If Congress fails to reach that threshold, the president regains full authority. If it succeeds, the vice president remains Acting President.

This high bar reflects the framers’ intent: Section 4 was never meant to be used lightly or for political disagreements. It is reserved for situations of genuine incapacity—physical, mental, or otherwise.


Historical Context and Near-Invocations

Despite its significance, Section 4 has never been formally used. There have been moments, however, when it was quietly considered.

After the Attempted assassination of Ronald Reagan, some officials briefly discussed the possibility, though it was never pursued as President Ronald Reagan recovered quickly. Similar conversations have surfaced at other times of national concern, but none progressed into formal action.

This absence of precedent adds to the uncertainty surrounding Section 4. Any future use would be historic, setting a standard for how presidential incapacity is interpreted.


Modern Relevance and Debate

In today’s political climate, Section 4 has re-entered public discussion, particularly in relation to President Trump’s leadership and decision-making. Some lawmakers and commentators have raised the possibility of its use during periods of controversy.

However, a key reality remains: the process must begin from within the executive branch itself. Without the agreement of the vice president and a majority of the Cabinet, the mechanism cannot even start.

Legal scholars often point to the ambiguity in the phrase “unable to discharge the powers and duties.” This flexibility allows the amendment to adapt to unforeseen circumstances, such as severe illness or cognitive decline. At the same time, it raises concerns about interpretation and potential politicization—concerns addressed, in part, by the requirement of a two-thirds vote in Congress.


Potential Consequences of Invocation

If Section 4 were successfully invoked and sustained, the implications would be profound.

The vice president would exercise all presidential powers, including command of the military and control over executive decisions. The president would retain the title but not the authority.

At the same time, the system allows for reversal. If circumstances change—or if Congress does not support the declaration—the president can regain full power. This reflects a balance between stability and flexibility, ensuring continuity of government while preserving democratic legitimacy.

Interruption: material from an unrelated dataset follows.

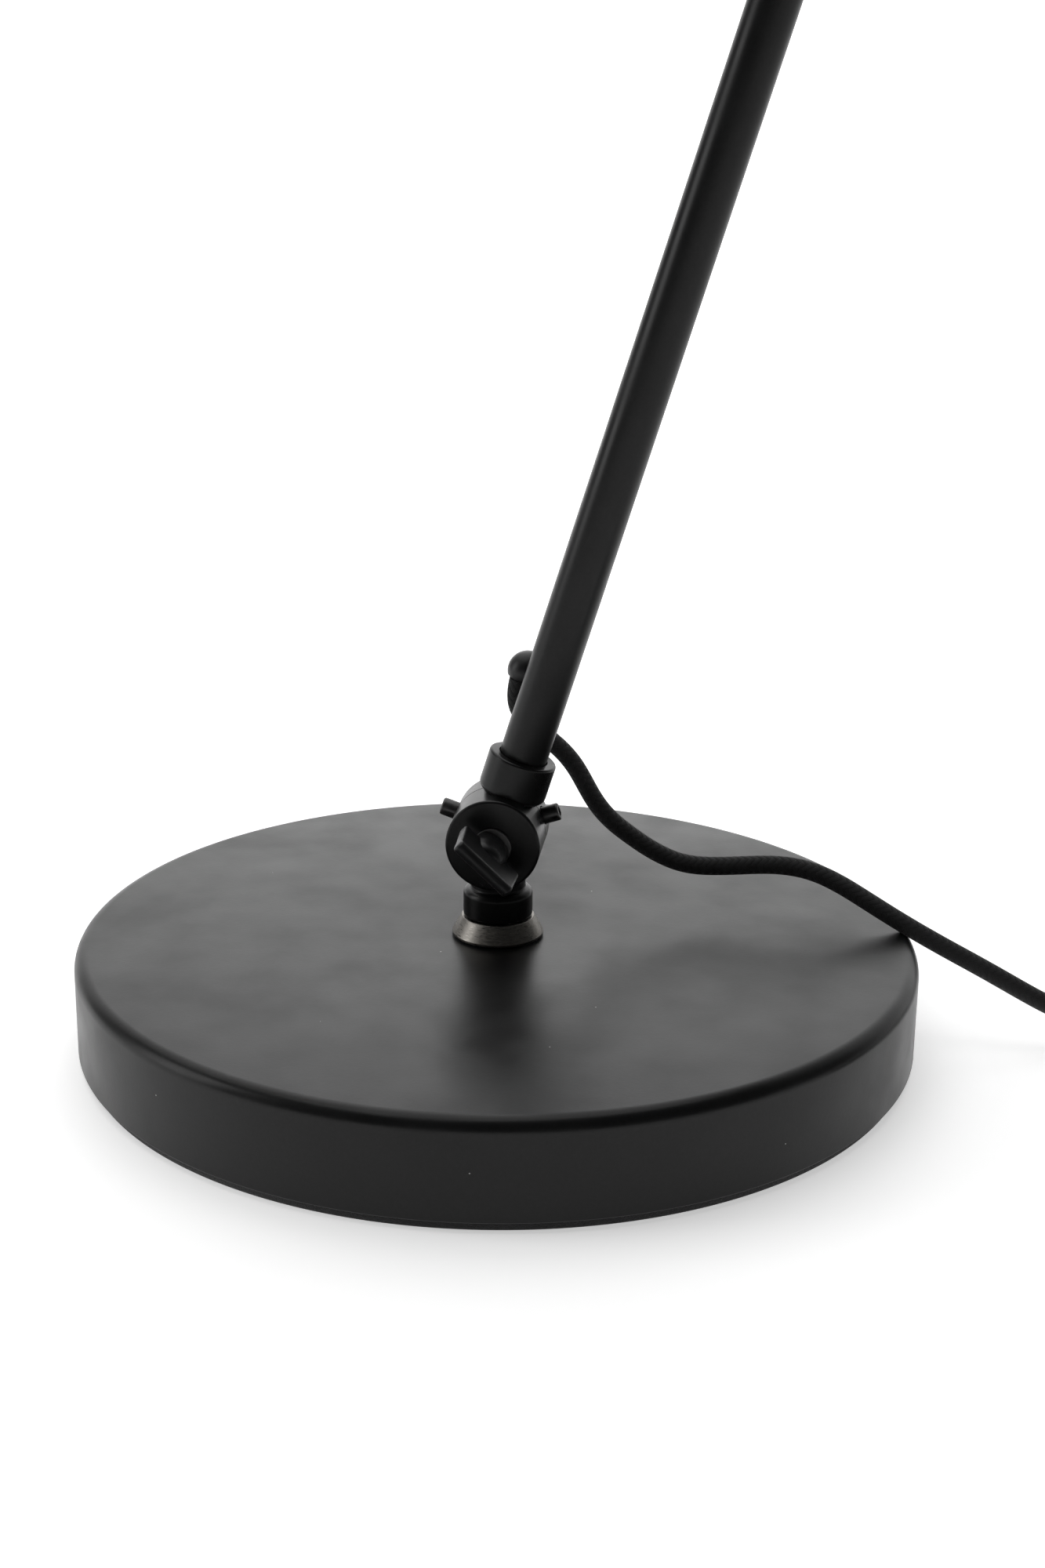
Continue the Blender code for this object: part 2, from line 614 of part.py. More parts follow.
def head_pieces(paint, steel, plastic, brass, glass, cap_metal):
    frame = head_frame
    wall, top = SHADE_WALL, SHADE_TOP
    bore = NIPPLE_RADIUS + GAP
    shade = [
        (SHADE_MOUTH_RADIUS, SHADE_MOUTH),
        (SHADE_MOUTH_RADIUS * 0.75, SHADE_MOUTH - 0.031),
        (SHADE_NECK_RADIUS + 0.010, SHADE_NECK_END + 0.011),
        (SHADE_NECK_RADIUS + 0.002, SHADE_NECK_END),
        (SHADE_NECK_RADIUS, SHADE_NECK_END - 0.010),
        (SHADE_NECK_RADIUS, top + 0.003),
        (SHADE_NECK_RADIUS - 0.003, top),
        (bore, top),
        (bore, top + wall),
        (SHADE_NECK_RADIUS - 0.003 - wall * 0.4, top + wall),
        (SHADE_NECK_RADIUS - wall, top + 0.003 + wall * 0.4),
        (SHADE_NECK_RADIUS - wall, SHADE_NECK_END - 0.010),
        (SHADE_NECK_RADIUS + 0.002 - wall, SHADE_NECK_END + wall * 0.3),
        (SHADE_NECK_RADIUS + 0.010 - wall, SHADE_NECK_END + 0.011 + wall * 0.4),
        (SHADE_MOUTH_RADIUS * 0.75 - wall, SHADE_MOUTH - 0.031 + wall * 0.7),
        (SHADE_MOUTH_RADIUS - wall, SHADE_MOUTH),
    ]
    shell = turned("shade", shade, paint, frame, 36)
    gland_place = frame @ Matrix.Translation((0, FITTING_OFFSET, 0))
    switch_place = frame @ Matrix.Translation((FITTING_OFFSET, 0, 0))
    drill(shell, SWITCH_BARREL_RADIUS + GAP, top - 0.002, top + 0.004, gland_place)
    drill(shell, SWITCH_BARREL_RADIUS + GAP, top - 0.002, top + 0.004, switch_place)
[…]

A Constitutional Safeguard Waiting in Reserve

Ultimately, Section 4 of the 25th Amendment represents a safeguard—one designed for extraordinary situations rather than ordinary political conflict. Its complexity is intentional, requiring agreement across multiple branches of government and political lines.

That it has never been used speaks both to its gravity and to the reluctance of leaders to invoke it.

Whether it will ever be applied—to President Donald Trump or any future president—remains uncertain. What is clear, however, is that the mechanism exists, fully defined and constitutionally grounded, ready to be used if the conditions ever demand it.

In that sense, Section 4 stands as both a contingency plan and a reminder: even at the highest level of power, the system is designed to adapt when leadership itself comes into question.